All that aside however: it is a dull piece of design, regardless, and if the building needs some massive seismic upgrading, the City should take the chance to upgrade the architecture as well. For years there has been this baleful black glass, complete with three sets of what appear to be external doors/grills apparently opening out into nothingness. I get the feeling that somewhere inside the building there is a locked cupboard, with a sign saying in big bold letters – Do Not Open (unless equipped with a parachute). Is that possibly the way out for the window cleaners? On the street side, six similar grilles do a similar job. Not a pretty sight.
The detailing is, overall, very plain and simple, resoundingly negative, as befits a building that is trying hard to not be there. In terms of urban design, it is trying to do one thing: be a portico, a piece of the grand archway, a simple span to contain the space within the square, while in terms of architecture it is trying to resolve the two very different buildings within the square. I suppose that under those conditions, the spanning archway could be nothing more than a bland intermediary, but personally I have always felt affronted by the brutishness of the bald black box.
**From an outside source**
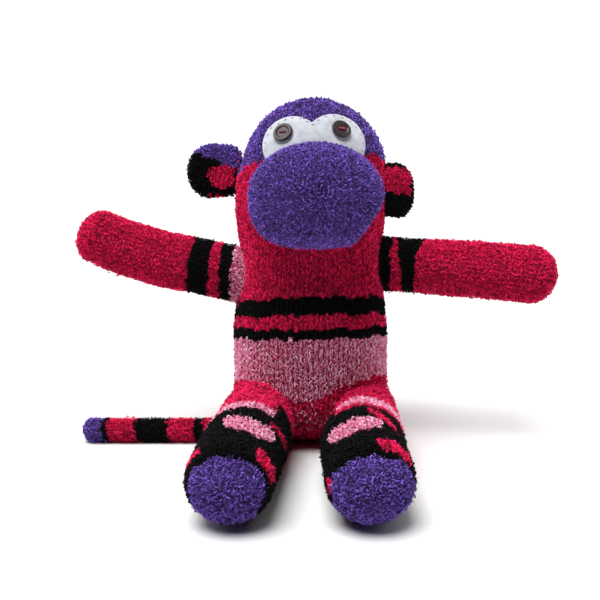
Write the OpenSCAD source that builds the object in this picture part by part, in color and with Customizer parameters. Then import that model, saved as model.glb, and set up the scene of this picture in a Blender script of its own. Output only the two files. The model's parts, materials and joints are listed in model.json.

A better solution than the retention of something so painfully implanted, might well be to demolish and rebuild, or even just to demolish and be done with it for all time. Yes, it provides a space for the Council offices to overflow, and to connect seamlessly with the Library, although I’m not sure that anyone in Council ever uses this interconnect function – and anyhow, what is wrong with just opening the door at ground floor and walking there like the rest of us do? While the Portico does provide some sense of enclosure within the Civic Square itself, it also provides a visual block from almost everywhere else into Civic Square. It’s big and black and ugly and we could do far worse than just be rid of it for all time, opening us up to a back drop of the Dominion Building on Mercer St and the Evening Post building on Willis St. How about that for a starter for ten, Councilor Ritchie?